Problem to work on
Copy out exactly the lines from the start of the data to the line containing "# edge and inside". Include both.

Given information
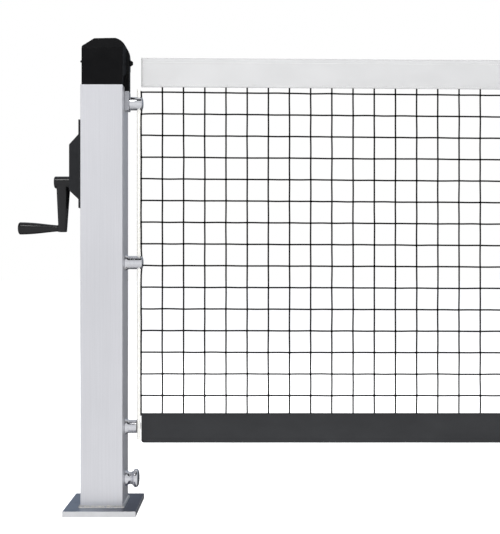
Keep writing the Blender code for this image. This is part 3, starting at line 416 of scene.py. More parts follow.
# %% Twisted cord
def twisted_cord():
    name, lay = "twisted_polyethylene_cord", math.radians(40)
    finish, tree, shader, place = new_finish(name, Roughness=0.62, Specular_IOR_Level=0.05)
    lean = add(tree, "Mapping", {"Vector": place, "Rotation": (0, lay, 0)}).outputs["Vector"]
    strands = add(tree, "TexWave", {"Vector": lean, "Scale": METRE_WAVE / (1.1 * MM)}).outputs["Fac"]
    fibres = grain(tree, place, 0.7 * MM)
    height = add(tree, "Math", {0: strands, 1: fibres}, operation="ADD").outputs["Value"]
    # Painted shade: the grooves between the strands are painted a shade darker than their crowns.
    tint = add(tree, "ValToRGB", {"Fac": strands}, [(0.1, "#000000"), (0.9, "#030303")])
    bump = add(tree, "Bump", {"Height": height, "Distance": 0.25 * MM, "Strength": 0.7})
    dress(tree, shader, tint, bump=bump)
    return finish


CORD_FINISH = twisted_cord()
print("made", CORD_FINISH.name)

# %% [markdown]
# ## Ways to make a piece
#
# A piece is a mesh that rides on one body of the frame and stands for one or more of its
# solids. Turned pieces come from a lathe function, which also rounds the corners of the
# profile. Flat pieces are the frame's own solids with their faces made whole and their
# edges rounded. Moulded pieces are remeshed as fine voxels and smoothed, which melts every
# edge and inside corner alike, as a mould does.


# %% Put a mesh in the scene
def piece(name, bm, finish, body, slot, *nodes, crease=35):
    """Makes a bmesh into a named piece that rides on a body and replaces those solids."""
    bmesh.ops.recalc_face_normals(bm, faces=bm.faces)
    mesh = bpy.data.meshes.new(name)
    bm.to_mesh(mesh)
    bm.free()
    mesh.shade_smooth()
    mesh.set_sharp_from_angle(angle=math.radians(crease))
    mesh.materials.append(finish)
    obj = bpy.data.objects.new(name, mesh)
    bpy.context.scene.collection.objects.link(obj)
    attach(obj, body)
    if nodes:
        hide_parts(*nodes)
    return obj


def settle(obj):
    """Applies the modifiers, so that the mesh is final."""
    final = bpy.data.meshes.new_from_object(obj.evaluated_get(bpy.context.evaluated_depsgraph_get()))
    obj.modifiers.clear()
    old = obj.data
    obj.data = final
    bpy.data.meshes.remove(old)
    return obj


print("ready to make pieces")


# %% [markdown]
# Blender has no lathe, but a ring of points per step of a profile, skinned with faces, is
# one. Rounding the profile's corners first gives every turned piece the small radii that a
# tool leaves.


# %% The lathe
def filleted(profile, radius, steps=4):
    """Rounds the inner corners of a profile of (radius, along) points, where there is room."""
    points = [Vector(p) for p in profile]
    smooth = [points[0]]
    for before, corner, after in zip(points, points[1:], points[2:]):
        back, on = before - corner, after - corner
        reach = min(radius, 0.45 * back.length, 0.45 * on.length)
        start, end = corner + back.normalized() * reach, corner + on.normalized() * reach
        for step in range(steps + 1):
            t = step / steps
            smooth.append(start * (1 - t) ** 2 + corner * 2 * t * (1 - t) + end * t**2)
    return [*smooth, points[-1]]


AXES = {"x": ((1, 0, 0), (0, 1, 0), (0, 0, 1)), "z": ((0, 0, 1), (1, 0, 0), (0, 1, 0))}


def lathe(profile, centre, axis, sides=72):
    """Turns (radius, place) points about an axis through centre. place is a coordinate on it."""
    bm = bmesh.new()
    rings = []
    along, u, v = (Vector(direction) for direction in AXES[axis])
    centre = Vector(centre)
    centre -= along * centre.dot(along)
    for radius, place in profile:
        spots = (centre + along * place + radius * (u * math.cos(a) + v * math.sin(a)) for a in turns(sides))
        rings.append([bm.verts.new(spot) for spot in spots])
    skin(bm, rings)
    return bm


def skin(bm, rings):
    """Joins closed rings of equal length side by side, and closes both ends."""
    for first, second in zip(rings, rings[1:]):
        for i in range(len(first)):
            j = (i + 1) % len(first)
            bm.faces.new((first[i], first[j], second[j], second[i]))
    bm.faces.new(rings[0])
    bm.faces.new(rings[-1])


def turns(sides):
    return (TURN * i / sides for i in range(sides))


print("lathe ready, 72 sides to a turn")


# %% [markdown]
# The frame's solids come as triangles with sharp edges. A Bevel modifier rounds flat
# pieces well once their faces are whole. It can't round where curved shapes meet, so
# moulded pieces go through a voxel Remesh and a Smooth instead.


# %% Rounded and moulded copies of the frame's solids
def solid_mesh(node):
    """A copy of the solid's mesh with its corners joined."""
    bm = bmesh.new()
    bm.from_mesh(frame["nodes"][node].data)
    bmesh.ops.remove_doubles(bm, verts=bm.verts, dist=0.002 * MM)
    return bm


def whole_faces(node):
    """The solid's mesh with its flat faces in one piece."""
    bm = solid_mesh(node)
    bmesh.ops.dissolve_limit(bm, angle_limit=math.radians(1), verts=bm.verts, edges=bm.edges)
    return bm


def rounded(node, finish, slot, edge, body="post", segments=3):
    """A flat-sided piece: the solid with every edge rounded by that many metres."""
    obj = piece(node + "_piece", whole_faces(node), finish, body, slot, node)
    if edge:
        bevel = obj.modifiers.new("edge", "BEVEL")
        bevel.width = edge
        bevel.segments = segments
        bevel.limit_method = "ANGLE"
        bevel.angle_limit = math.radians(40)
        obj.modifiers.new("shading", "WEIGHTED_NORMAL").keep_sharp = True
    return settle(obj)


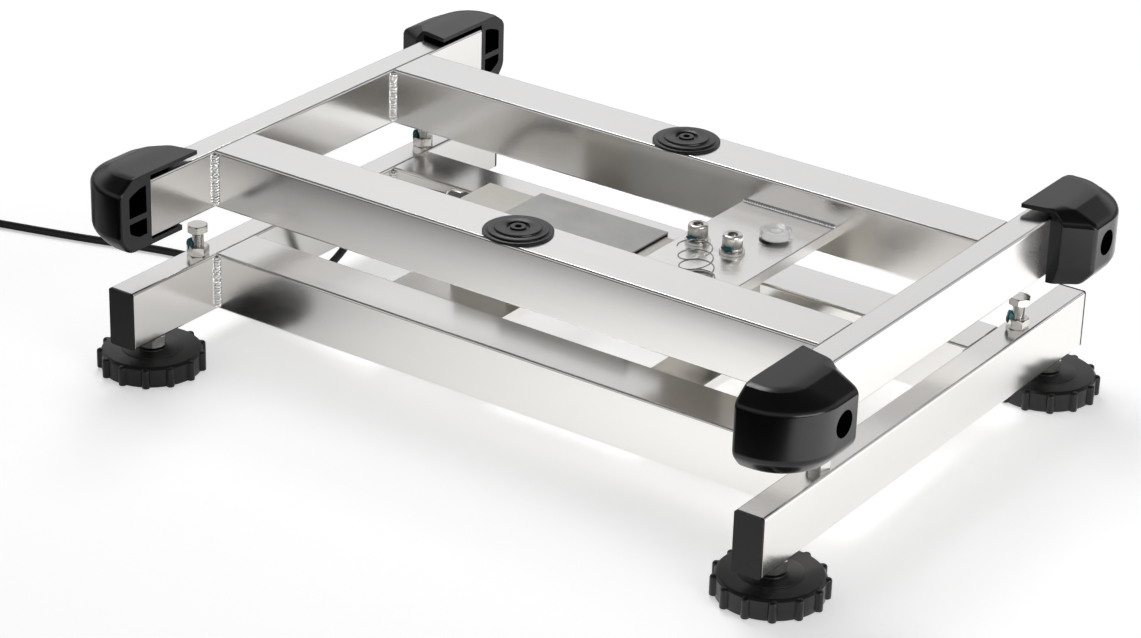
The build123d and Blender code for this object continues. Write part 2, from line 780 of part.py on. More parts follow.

Final result
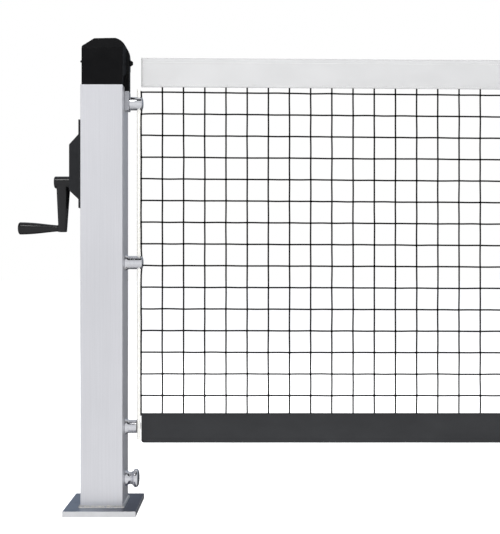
Keep writing the Blender code for this image. This is part 3, starting at line 416 of scene.py. More parts follow.
# %% Twisted cord
def twisted_cord():
    name, lay = "twisted_polyethylene_cord", math.radians(40)
    finish, tree, shader, place = new_finish(name, Roughness=0.62, Specular_IOR_Level=0.05)
    lean = add(tree, "Mapping", {"Vector": place, "Rotation": (0, lay, 0)}).outputs["Vector"]
    strands = add(tree, "TexWave", {"Vector": lean, "Scale": METRE_WAVE / (1.1 * MM)}).outputs["Fac"]
    fibres = grain(tree, place, 0.7 * MM)
    height = add(tree, "Math", {0: strands, 1: fibres}, operation="ADD").outputs["Value"]
    # Painted shade: the grooves between the strands are painted a shade darker than their crowns.
    tint = add(tree, "ValToRGB", {"Fac": strands}, [(0.1, "#000000"), (0.9, "#030303")])
    bump = add(tree, "Bump", {"Height": height, "Distance": 0.25 * MM, "Strength": 0.7})
    dress(tree, shader, tint, bump=bump)
    return finish


CORD_FINISH = twisted_cord()
print("made", CORD_FINISH.name)

# %% [markdown]
# ## Ways to make a piece
#
# A piece is a mesh that rides on one body of the frame and stands for one or more of its
# solids. Turned pieces come from a lathe function, which also rounds the corners of the
# profile. Flat pieces are the frame's own solids with their faces made whole and their
# edges rounded. Moulded pieces are remeshed as fine voxels and smoothed, which melts every
# edge and inside corner alike, as a mould does.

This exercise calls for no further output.